Starbucks Going Global Fast Case Study

Case Study: Starbucks – Going Global Fast

  1. Identify the controllable and uncontrollable elements that Starbucks has encountered in entering global markets.

According to the description of the case study there are different controllable and uncontrollable elements in different countries for Starbucks (Cateora, Graham & Gilly, 2013). In Japan, there are two main uncontrollable elements that are faced by Starbucks. First is the competition between it and its rival shops in there. The competition is tough and it is not a factor that can be controlled by Starbuck in an outside country. The second is the economic depression that exists there.

In Italy Starbucks is facing some controllable elements. The price in Italy is an issue. In America the price for a coffee is 1.5 dollars while in Italy the price varies between 55 and 67 cents which is much cheaper than what Starbucks would really want to charge its customers. In addition to the price issue, Italian coffee bars also offer Italian food which is struggling with at the moment. Having said that, Starbucks can still control this situation and introduce some competitive prices. They can also make some arrangements to offer food alongside coffee at their coffee houses.

In Vienna, Starbuck faces some uncontrollable elements. The first is the culture of Vienna that is totally different than USA. But it has also been mentioned that the youth of Vienna is always welcoming to new things so Starbucks may look for their chances in this regards. They might want to reach out to the youth and introduced their coffee and try to win over these youths from the already existing coffee shops. These youths may be attracted to Starbucks due to the fact that they are new in the market.

  1. What are the major sources of risk facing the company and discuss potential solutions.

There are many risks that are faced by Starbucks. The first is the issue of saturation. They have had a great presence in the US and international market and they might have reached the maximum number of outlets that they should have. They have more than 4000 outlets in the world which is too many. This

Another risk that has been discussed in the case study is the fact that they worry about losing customers. The reason behind this fact is that there are only a few options available to the customers on Starbucks menu. They might need to expand their menu a bit to attract more customers and retain the already loyal customers. This issues can be addressed by focusing more on increasing the quality of the product and not just the number of the outlets that are there. In the global market there is still enough room for them and they can expand for some time before reaching the upper limit in my opinion.

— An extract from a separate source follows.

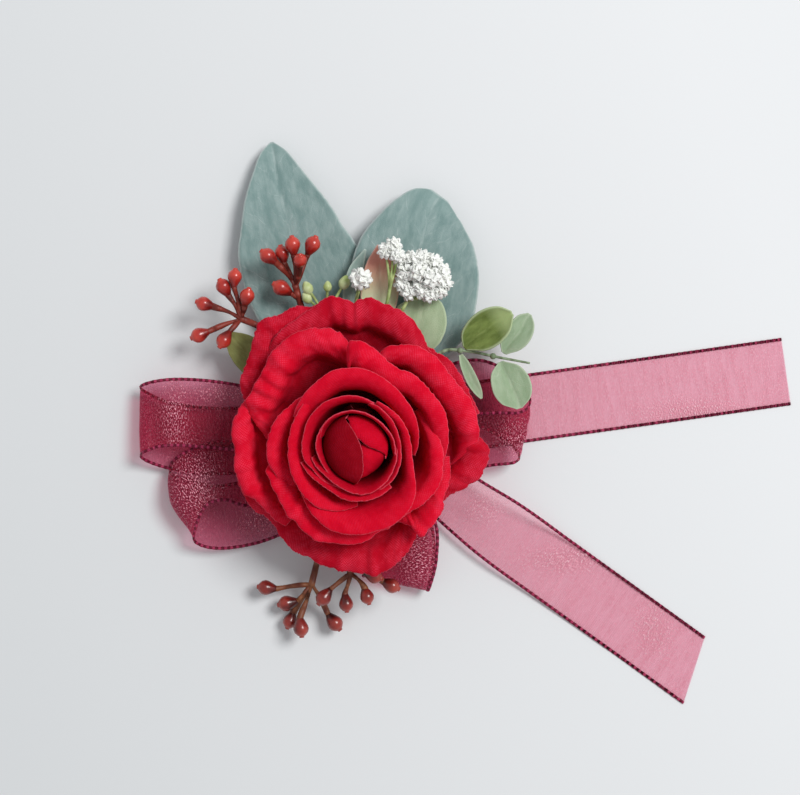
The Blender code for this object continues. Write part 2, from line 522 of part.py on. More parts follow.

The third risk that has been discussed is case study is that global expansion is not making the expected profits for Starbucks. They have to partner with other businesses and people in the international market to be successful. This would mean a sharing of profit with these individuals or businesses. This could make the whole idea of expanding internationally useless for Starbucks in my opinion. It is a fact that businesses want to expand to generate more profits not to decrease their profit margins and share the profits with others. This issue can be overcome by an efficient adjustment of SRC and keeping it away in business decisions making. Another factor that should also be controlled in the business decision making is the ethnocentrisms while expanding to international markets.

  1. Critique Starbucks’ overall corporate strategy.

There is no doubt that Starbucks has been really successful in the US market for some time now. But now they are facing losses due to the lack of proper corporate strategies.  There is a gap between the customer expectations and a business strategy. A gap between consumer expectation and the overall business strategy has been reported to cause a mistrust between the customers and the business they are involved with (von, Nitzko, & Spiller, 2015). In my opinion Starbucks may not have their customers as a primary concern when they are making their business strategies.

The other issue that I notices is the fact that Starbucks has an extreme focus on some states in the US while other states have no Starbucks. For example Montana and N.D does not have a Starbucks yet. The customer targeting also needs to be re-evaluated as Starbucks is currently focusing only on the older generations with a non-differential pricing strategy.

Starbucks may also look into their advertisement spending which is extremely low. They are only spending around a 1% of their total revenue on advertisement. They might need to increase this spending to more or less 10% as this is what other companies are doing to build their brand in the overseas. Starbucks marketing and advertisement strategy needs to be more aggressive than what it is now. They need to reach out to more customers inside the US and outside of it. They also need to reach out to the younger generations and not just the older citizens to expand their customer base.

  1. How might Starbucks improve profitability in Japan?

Japanese people are less conscious with the price they have to pay for a cup of coffee. They are more concerned with spending their time in an efficient manner and are not that much aware about spending time on leisure activities. They also seem to be interested in learning English. What Starbucks can do to increase its profitability in Japan is introduce an online ordering system that would make it possible for the Japanese citizens to order a Starbucks coffee online. This will save them time and let them have a cup of coffee while working.

Japanese can also be attracted by different cultural events at Starbucks. For example they can arrange some events to introduce English language to the Japanese youth. This would definitely attract them to Starbucks. This could prove to be an effective way to reach out to more Japanese customers.